Can President Barack Obama put out the brush fires that are sucking the air out of his second-term agenda? Can he stop the spread of mini-scandals that are consuming Washington?
No, he cannot. The president could (unconstitutionally) shutter every Internal Revenue Service office and fire every staffer, from top-ranking executives to lowly administrative aides, and it would hardly matter. Republicans would simply change the terms of the debate and impeach him for destroying the 16th Amendment.
Official Washington is now all spectacle, all circus, all manufactured outrage abetted by a press corps addicted to controversy. Actual policies are slighted while political posturing takes the stage; simmering problems are ignored while canned contretemps and stale theater consume all the attention. That has been true for years now, but it just keeps getting worse.
There are serious failings at the heart of each of the sideshows currently consuming officialdom. The most egregious concerns the IRS, where bureaucrats singled out conservative groups for a vetting that veered into political harassment. That not only violates deep-rooted ideals of fairness and justice, but it also contravenes federal law. It raises the specter of the sort of political harassment carried out by Richard Nixon, who wielded the IRS as a bludgeon against his political adversaries, and by J. Edgar Hoover, who ordered tax audits of the Rev. Martin Luther King Jr.
While IRS-gate reflects poorly on Obama’s leadership, there is not a scintilla of evidence that he had anything to do with it. Further, the president has responded with aplomb: He has forced the resignation of the acting head of the agency as the FBI launches a criminal investigation. (That’s about all the administration can do since federal rules insulate IRS bureaucrats from elected officials, all in an effort to prevent scandals such as those mentioned above.)
If Republicans doubt the president’s ability to impartially oversee an investigation of his own administration, they might appoint a special prosecutor. Instead, they have promised more hearings on Capitol Hill — more partisan spectacle, more canned outrage, more useless theater.
Though the national press corps sticks to its unwritten rule of blaming Democrats and Republicans equally for the mess our national politics have become, the facts show that responsibility cannot be equally apportioned. Democrats don’t eschew partisan mudslinging, but they are not very good at it. The GOP, by contrast, has raised it to an art form.
Take a look at the last two presidential administrations. Though Bill Clinton reigned over an era of peace, prosperity and a balanced budget, the GOP impeached him on charges that grew out of an adulterous affair. George W. Bush took the country to war on the wings of a lie, tortured detainees and wrecked the budget. Democrats pointed fingers and conducted investigations, but they did not impeach him.
The news media, meanwhile, breathlessly report every email, every accusation, every pointed finger. They parse political winners and losers. Will the Benghazi hearings damage Hillary Clinton’s chances for the presidency in 2016? Will the IRS controversy hurt immigration reform? Will the controversies heal Republicans’ internal divisions?
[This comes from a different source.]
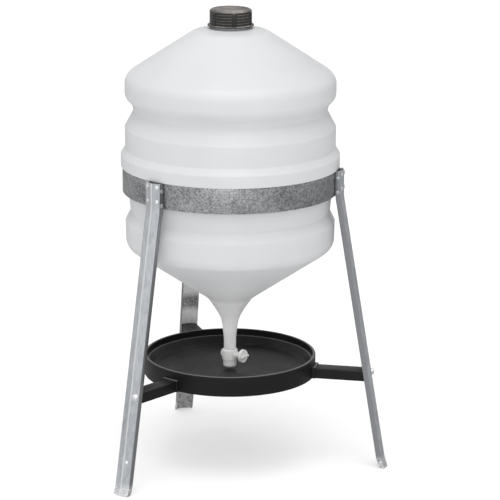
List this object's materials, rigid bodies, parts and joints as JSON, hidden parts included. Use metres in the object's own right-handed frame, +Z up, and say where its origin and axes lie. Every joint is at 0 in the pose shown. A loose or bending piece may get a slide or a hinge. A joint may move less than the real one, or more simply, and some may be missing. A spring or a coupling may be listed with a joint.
{
  "type": "poultry waterer fount",
  "caption": "Siphon drinking fount for poultry: screw-capped drop-in tank with a tapped spout, held by a hoop on splayed channel legs over a round drinking tray.",
  "frame": {"origin": "on the floor, under the middle of the bounding box; the tank's upright axis is 44.7 mm towards -Y from it", "axes": "+Z up the tank; +Y towards the leg that has no neighbour across from it, the other two legs stand at 210 and 330 degrees from +X about the tank's axis"},
  "size_m": [0.472, 0.4454, 0.7551],
  "materials": {
    "leg_steel": "hot-dip galvanised sheet steel, dull, fine spangle",
    "hoop_steel": "galvanised band steel with a visible spangle",
    "rivet_alloy": "mill-finish blind rivets",
    "zinc_plate": "bright zinc plate",
    "tray_plastic": "black polypropylene, satin",
    "tank_plastic": "natural polyethylene, blow moulded, translucent white",
    "cap_plastic": "black polypropylene, worn satin",
    "tap_plastic": "white polyethylene",
    "seal_rubber": "black nitrile rubber"
  },
  "bodies": {
    "stand": {"leg_1": "leg_steel", "leg_2": "leg_steel", "leg_3": "leg_steel", "hoop_arc_1": "hoop_steel", "hoop_arc_2": "hoop_steel", "hoop_arc_3": "hoop_steel", "leg_1_web_rivet_upper_left": "rivet_alloy", "leg_1_web_rivet_upper_right": "rivet_alloy", "leg_1_web_rivet_lower_left": "rivet_alloy", "leg_1_web_rivet_lower_right": "rivet_alloy", "leg_1_flange_rivet_upper_left": "rivet_alloy", "leg_1_flange_rivet_upper_right": "rivet_alloy", "leg_1_flange_rivet_lower_left": "rivet_alloy", "leg_1_flange_rivet_lower_right": "rivet_alloy", "leg_2_web_rivet_upper_left": "rivet_alloy", "leg_2_web_rivet_upper_right": "rivet_alloy", "leg_2_web_rivet_lower_left": "rivet_alloy", "leg_2_web_rivet_lower_right": "rivet_alloy", "leg_2_flange_rivet_upper_left": "rivet_alloy", "leg_2_flange_rivet_upper_right": "rivet_alloy", "leg_2_flange_rivet_lower_left": "rivet_alloy", "leg_2_flange_rivet_lower_right": "rivet_alloy", "leg_3_web_rivet_upper_left": "rivet_alloy", "leg_3_web_rivet_upper_right": "rivet_alloy", "leg_3_web_rivet_lower_left": "rivet_alloy", "leg_3_web_rivet_lower_right": "rivet_alloy", "leg_3_flange_rivet_upper_left": "rivet_alloy", "leg_3_flange_rivet_upper_right": "rivet_alloy", "leg_3_flange_rivet_lower_left": "rivet_alloy", "leg_3_flange_rivet_lower_right": "rivet_alloy", "arm_1_bolt": "zinc_plate", "arm_1_washer": "zinc_plate", "arm_1_nut": "zinc_plate", "arm_2_bolt": "zinc_plate", "arm_2_washer": "zinc_plate", "arm_2_nut": "zinc_plate", "arm_3_bolt": "zinc_plate", "arm_3_washer": "zinc_plate", "arm_3_nut": "zinc_plate", "tray": "tray_plastic"},
    "tank": {"tank": "tank_plastic", "tap_body": "tap_plastic"},
    "cap_seal": {"cap_seal": "seal_rubber"},
    "cap": {"cap": "cap_plastic"},
    "tap_key": {"tap_key": "tap_plastic", "tap_ring_outer": "seal_rubber", "tap_ring_inner": "seal_rubber"}
  },
  "joints": [
    {"name": "tank_lift", "type": "slide", "parent": "stand", "child": "tank", "axis": [0, 0, 1], "range_m": [0, 0.36]},
    {"name": "cap_lift", "type": "slide", "parent": "tank", "child": "cap_seal", "axis": [0, 0, 1], "range_m": [0, 0.0151]},
    {"name": "cap_turn", "type": "hinge", "parent": "cap_seal", "child": "cap", "pos_m": [0, -0.04466, 0.74], "axis": [0, 0, 1], "range_deg": [0, 900]},
    {"name": "tap_turn", "type": "hinge", "parent": "tank", "child": "tap_key", "pos_m": [0, -0.04466, 0.178], "axis": [0.5878, -0.809, 0], "range_deg": [0, 90]}
  ],
  "couplings": [
    {"joint": "cap_lift", "follows": "cap_turn", "m_per_rad": 0.00095493}
  ]
}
As much as it troubles me to say so, Washington journalists have cast aside their traditional roles as trumpets of a substantive truth. They rarely uncover genuine abuses of power, cast a skeptical eye on untoward developments (such as the warmongering that led to the invasion of Iraq) or even explain the nuances of policy. Heck, they barely bother to inform the public when yesterday’s huge scandal becomes suddenly less, well, scandalous.
Take the budget deficits. Wasn’t it just two months ago that Republicans were insisting that the Obama administration was sending the entire nation to the poorhouse? What happened to those deficits?
As it turns out, they are shrinking, just as many mainstream economists had predicted. As the economy recovers, the federal government pays out less in assistance and takes in more in taxes.
You haven’t heard a lot of chatter about that or about the people hurt by the continuing cuts that were supposedly made necessary by that looming deficit. Many struggling Americans are finding their childcare options limited, their community clinics closed, their assistance for housing and meals shrinking — with little notice from official Washington. That’s the real scandal.